▶ Written instruction: Search the records for "data" and copy each line that holds it.

:: Input for this task ::

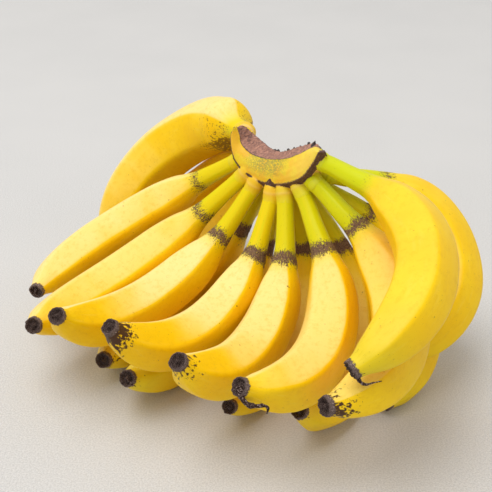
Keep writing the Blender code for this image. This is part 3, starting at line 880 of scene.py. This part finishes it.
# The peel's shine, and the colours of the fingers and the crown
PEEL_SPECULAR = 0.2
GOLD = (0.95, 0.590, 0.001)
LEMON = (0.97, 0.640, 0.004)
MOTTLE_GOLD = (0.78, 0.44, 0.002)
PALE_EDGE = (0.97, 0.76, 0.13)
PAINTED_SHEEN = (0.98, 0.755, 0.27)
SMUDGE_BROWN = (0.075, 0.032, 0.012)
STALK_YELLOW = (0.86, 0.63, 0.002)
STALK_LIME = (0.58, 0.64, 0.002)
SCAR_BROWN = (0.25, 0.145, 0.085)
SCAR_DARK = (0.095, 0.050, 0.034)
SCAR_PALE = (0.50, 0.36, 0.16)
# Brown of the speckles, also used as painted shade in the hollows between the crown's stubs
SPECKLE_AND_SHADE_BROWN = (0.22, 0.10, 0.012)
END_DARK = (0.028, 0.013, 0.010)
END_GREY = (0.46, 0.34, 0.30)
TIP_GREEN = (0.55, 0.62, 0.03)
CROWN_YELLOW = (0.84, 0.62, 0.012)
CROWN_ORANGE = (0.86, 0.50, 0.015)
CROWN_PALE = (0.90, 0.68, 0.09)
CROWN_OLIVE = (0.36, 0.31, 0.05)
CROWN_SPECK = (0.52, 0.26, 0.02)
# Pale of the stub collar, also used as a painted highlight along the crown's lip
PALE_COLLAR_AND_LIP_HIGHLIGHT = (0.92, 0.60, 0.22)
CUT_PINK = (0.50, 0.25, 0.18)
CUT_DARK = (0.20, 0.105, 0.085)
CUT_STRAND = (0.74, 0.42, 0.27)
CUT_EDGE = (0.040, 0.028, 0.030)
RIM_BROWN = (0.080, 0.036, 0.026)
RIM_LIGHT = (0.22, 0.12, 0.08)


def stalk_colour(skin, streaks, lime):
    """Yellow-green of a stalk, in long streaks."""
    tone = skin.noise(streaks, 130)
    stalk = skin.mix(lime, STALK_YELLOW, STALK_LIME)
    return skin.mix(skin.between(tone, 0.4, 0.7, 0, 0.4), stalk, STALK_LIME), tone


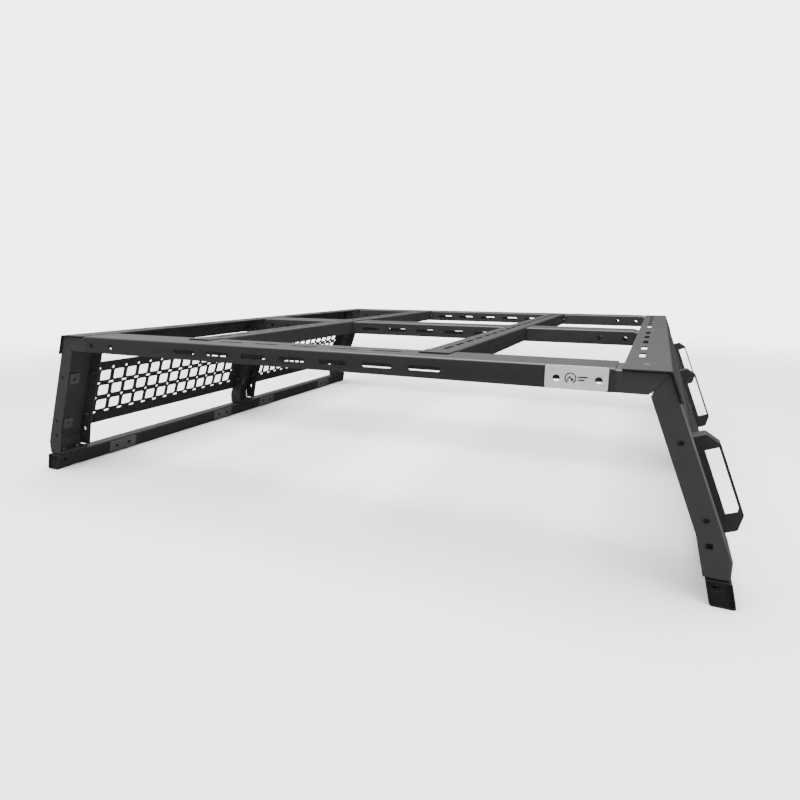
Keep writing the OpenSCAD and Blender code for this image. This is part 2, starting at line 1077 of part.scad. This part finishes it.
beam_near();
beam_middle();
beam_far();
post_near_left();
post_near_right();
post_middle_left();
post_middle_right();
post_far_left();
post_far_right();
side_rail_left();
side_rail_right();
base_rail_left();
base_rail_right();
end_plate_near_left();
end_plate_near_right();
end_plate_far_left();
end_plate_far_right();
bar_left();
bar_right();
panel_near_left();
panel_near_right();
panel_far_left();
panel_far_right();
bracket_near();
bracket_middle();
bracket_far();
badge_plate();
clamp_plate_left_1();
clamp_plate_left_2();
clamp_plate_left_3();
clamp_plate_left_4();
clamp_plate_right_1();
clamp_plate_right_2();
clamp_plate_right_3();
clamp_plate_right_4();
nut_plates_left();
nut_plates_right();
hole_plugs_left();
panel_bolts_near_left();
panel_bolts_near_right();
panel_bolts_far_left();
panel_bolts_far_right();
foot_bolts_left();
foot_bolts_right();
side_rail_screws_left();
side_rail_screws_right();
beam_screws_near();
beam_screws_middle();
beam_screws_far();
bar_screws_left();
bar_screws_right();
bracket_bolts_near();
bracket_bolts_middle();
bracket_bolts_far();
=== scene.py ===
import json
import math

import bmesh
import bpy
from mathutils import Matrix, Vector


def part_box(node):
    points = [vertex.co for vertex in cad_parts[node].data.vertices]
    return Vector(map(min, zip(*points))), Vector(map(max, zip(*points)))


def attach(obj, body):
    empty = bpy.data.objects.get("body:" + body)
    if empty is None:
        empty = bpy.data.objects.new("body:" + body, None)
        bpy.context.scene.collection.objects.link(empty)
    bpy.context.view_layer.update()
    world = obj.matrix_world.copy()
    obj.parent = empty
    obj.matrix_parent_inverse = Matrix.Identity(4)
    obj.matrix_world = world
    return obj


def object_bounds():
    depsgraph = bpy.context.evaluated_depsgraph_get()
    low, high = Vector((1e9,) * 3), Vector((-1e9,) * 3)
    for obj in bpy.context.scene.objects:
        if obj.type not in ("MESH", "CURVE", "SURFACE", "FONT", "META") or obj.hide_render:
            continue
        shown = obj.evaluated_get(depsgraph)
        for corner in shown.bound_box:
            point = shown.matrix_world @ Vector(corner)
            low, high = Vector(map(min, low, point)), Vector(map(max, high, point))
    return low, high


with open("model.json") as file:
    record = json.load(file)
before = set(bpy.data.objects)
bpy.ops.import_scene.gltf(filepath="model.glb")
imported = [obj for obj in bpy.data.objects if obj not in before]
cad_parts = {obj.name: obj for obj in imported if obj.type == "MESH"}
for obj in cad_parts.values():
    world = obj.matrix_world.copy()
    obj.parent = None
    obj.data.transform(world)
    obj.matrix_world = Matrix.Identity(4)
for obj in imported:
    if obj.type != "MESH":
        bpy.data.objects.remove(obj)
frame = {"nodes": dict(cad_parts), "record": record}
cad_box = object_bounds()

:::

▶ Task output:
    points = [vertex.co for vertex in cad_parts[node].data.vertices]
    empty = bpy.data.objects.get("body:" + body)
        empty = bpy.data.objects.new("body:" + body, None)
before = set(bpy.data.objects)
imported = [obj for obj in bpy.data.objects if obj not in before]
    obj.data.transform(world)
        bpy.data.objects.remove(obj)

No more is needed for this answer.